Brand image and the perception of quality play a crucial role in purchasing decisions. Chinese consumers are particularly sensitive to well-known brands and luxury products, which they associate with high social status and a guarantee of quality. Many French brands enjoy an image of luxury and quality that is highly prized by Chinese consumers. For example, brands such as Chanel, Dior and Lancôme enjoy strong recognition and loyalty from Chinese consumers. Made in France” is seen as a guarantee of prestige and quality, particularly in the skincare and fragrance segment.

Foreign brands can also capitalise on the growing interest in natural and organic products. Demand for products that are free from harmful ingredients and respect the environment is on the rise, paving the way for brands such as Caudalie and L’Occitane to promote their natural, sustainable formulas.

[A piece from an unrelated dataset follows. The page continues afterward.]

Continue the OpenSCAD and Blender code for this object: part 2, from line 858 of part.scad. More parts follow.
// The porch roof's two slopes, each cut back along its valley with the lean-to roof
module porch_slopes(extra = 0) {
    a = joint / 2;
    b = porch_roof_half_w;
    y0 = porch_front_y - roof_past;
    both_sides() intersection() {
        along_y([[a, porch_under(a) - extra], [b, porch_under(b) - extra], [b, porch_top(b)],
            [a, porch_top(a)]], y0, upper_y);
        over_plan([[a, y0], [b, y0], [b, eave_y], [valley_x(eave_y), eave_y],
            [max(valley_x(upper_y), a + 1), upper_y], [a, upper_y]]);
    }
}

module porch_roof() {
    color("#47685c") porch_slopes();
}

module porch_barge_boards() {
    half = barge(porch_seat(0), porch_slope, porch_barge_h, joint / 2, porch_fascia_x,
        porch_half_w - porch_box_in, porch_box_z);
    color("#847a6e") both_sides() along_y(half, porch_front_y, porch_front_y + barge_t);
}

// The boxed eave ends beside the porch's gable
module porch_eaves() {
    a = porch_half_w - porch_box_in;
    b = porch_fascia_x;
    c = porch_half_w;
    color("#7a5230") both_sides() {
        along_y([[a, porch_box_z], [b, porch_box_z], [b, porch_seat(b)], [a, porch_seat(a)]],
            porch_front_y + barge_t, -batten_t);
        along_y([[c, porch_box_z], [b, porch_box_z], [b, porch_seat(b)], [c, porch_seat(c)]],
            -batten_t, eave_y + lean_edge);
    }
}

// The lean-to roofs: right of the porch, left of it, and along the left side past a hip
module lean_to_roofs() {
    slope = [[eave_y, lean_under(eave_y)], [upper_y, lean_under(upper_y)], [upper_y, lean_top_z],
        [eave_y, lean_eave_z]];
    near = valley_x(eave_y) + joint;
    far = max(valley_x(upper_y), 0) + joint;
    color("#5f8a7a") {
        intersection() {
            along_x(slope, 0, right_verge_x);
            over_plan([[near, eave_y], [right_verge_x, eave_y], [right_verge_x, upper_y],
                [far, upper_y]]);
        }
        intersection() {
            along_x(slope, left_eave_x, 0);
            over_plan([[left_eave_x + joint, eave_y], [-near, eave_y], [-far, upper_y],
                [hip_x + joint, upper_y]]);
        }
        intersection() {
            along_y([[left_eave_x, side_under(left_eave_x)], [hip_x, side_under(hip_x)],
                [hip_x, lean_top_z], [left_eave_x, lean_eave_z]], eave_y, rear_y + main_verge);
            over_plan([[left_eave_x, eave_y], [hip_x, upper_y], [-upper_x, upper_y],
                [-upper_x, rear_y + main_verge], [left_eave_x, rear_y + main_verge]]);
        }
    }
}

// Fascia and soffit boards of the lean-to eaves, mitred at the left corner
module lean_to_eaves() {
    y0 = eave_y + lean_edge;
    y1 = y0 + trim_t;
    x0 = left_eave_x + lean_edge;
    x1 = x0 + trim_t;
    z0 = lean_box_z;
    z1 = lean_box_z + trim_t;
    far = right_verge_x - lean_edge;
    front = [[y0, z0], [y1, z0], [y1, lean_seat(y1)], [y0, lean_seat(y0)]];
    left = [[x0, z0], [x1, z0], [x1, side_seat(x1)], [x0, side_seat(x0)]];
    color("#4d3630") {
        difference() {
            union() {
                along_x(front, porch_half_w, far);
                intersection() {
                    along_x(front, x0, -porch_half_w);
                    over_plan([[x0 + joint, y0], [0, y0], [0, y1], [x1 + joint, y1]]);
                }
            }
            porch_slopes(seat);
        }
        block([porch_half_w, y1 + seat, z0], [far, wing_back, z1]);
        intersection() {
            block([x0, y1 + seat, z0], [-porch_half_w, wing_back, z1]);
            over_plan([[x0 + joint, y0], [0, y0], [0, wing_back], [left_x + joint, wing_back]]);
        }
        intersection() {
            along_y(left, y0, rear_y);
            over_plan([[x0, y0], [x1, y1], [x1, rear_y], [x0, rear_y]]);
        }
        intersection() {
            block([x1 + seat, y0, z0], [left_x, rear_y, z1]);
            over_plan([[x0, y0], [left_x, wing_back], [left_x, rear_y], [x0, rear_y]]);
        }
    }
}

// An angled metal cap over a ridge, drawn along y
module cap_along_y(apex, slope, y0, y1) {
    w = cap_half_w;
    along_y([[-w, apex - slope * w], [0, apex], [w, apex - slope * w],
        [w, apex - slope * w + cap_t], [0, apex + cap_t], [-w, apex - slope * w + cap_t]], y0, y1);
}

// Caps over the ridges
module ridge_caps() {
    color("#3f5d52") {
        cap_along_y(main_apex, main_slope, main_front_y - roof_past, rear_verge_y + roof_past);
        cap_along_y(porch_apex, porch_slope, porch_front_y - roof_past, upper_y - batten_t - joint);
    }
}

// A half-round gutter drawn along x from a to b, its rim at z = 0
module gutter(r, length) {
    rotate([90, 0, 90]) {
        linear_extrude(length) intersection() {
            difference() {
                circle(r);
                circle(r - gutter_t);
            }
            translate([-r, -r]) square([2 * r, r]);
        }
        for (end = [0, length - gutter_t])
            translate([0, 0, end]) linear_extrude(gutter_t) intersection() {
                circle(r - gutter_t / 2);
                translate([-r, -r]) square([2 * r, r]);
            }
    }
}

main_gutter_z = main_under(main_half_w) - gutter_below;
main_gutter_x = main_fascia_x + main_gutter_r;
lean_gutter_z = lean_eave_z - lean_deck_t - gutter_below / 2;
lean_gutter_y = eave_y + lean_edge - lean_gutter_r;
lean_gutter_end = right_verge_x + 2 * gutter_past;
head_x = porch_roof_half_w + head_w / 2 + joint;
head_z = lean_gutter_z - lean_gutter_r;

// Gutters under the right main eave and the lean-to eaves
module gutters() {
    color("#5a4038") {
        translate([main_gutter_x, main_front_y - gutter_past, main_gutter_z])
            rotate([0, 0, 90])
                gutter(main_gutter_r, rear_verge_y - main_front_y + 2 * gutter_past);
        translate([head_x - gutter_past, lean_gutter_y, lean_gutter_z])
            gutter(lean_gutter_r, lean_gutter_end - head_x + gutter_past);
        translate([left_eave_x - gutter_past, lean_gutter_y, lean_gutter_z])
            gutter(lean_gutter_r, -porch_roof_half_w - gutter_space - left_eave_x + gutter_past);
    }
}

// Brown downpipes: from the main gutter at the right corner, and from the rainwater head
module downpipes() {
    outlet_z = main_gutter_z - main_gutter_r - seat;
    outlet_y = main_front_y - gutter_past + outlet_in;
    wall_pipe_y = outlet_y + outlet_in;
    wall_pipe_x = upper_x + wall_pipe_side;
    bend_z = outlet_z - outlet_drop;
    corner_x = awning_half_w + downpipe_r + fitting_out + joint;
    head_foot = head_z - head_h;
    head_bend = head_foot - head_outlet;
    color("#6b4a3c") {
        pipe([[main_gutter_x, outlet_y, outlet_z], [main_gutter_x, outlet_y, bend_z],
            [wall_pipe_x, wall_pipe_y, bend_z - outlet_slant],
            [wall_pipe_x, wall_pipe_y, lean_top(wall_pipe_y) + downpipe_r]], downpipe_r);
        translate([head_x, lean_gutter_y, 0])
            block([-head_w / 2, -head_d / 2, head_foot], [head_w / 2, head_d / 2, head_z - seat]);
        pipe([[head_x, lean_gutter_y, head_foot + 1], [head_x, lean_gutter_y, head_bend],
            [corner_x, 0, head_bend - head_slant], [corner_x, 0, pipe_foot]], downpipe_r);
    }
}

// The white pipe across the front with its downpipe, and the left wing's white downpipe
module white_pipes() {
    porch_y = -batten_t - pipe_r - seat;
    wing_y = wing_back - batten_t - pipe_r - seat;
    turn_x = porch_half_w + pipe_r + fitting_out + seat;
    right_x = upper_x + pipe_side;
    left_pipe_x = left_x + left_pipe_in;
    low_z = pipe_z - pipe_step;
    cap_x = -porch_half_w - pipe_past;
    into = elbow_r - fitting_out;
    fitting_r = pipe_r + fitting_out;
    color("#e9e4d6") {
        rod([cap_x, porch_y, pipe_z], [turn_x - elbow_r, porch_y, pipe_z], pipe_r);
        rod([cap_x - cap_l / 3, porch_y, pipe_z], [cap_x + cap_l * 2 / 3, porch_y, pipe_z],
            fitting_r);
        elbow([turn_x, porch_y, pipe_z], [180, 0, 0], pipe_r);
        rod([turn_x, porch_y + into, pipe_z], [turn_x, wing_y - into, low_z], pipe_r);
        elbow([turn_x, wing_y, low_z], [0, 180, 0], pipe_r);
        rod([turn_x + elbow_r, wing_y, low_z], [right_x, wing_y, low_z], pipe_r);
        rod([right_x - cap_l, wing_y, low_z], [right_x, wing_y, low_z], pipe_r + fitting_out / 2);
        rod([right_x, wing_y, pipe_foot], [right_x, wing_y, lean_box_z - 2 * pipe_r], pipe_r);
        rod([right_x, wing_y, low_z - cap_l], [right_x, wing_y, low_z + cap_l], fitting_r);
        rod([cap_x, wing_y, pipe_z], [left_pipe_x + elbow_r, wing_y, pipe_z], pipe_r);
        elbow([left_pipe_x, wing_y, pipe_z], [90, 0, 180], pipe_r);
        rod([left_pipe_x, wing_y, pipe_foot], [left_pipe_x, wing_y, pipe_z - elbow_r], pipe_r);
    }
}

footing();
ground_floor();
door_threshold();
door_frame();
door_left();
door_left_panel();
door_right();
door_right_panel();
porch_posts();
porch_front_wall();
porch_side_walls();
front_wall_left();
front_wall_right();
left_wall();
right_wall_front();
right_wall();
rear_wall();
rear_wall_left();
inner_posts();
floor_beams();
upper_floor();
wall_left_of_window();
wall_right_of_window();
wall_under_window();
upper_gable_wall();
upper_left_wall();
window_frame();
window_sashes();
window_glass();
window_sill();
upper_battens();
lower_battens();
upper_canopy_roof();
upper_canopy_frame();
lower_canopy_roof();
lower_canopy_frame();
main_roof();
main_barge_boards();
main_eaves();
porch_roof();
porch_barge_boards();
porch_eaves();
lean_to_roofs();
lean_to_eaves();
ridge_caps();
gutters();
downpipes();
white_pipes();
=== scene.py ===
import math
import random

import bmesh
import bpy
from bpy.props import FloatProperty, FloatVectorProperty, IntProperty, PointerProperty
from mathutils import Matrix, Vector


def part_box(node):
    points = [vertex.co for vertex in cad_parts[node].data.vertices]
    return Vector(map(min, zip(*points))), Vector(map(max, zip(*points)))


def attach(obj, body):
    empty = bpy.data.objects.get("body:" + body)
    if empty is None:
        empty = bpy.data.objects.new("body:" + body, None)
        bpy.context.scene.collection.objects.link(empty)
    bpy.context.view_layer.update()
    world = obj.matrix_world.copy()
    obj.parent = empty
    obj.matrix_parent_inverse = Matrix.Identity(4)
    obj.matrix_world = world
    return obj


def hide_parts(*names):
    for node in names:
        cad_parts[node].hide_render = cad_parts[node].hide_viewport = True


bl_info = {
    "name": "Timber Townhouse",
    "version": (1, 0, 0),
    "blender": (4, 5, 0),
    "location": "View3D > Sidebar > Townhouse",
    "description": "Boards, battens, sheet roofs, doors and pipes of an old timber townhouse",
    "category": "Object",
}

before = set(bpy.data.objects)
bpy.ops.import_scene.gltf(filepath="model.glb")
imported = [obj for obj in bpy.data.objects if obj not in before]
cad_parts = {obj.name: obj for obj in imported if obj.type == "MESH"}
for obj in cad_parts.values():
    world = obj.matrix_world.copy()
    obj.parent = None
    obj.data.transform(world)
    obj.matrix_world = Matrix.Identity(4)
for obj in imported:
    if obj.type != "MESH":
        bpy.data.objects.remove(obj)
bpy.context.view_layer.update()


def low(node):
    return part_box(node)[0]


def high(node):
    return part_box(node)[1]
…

Adapting to the Chinese market: challenges for foreign brands

Enhanced regulations:

China is continuing to tighten its regulations on the safety and quality of cosmetic products. Brands must remain vigilant and ensure that they comply with these standards to avoid any risk of withdrawal from the market or penalties. Compliance with local regulations is essential to maintain the confidence of consumers and the authorities.

Establishing a suitable distribution network:

Beauty products are distributed in China through a combination of online and offline channels. E-commerce platforms such as Tmall and are still major players, but their leadership position is being challenged by social selling and the growing importance of livestreaming. Physical shops continue to play an important role, offering immersive shopping experiences and personalised consultations. In 2020, online sales of cosmetics accounted for around 38% of total sales in China. In recent years, the rapid expansion of cross-border e-commerce (CBEC) in China represents a major opportunity for foreign brands. Specialised CBEC online sales platforms such as Tmall Global and JD Worldwide give foreign brands direct access to Chinese consumers without the need to register their products. Participating in major online events such as the ‘Double 11’ can generate massive visibility and sales in a short space of time, however it is important to note that Chinese consumers will expect a strong discount on the price of products at these festivals.

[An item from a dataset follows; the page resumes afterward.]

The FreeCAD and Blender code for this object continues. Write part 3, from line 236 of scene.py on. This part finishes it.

In conclusion, the cosmetics market in China offers considerable opportunities for both French and foreign brands. However, success in this market requires an in-depth understanding of consumer preferences, an ability to innovate and personalise offerings, and constant vigilance with regard to local regulations. Brands that are able to navigate this dynamic and ever-changing landscape will be able to capitalise on the market’s continued growth and strengthen their presence in China. With a vast and diverse population, China continues to represent fertile ground for the global cosmetics industry, promising great prospects for years to come.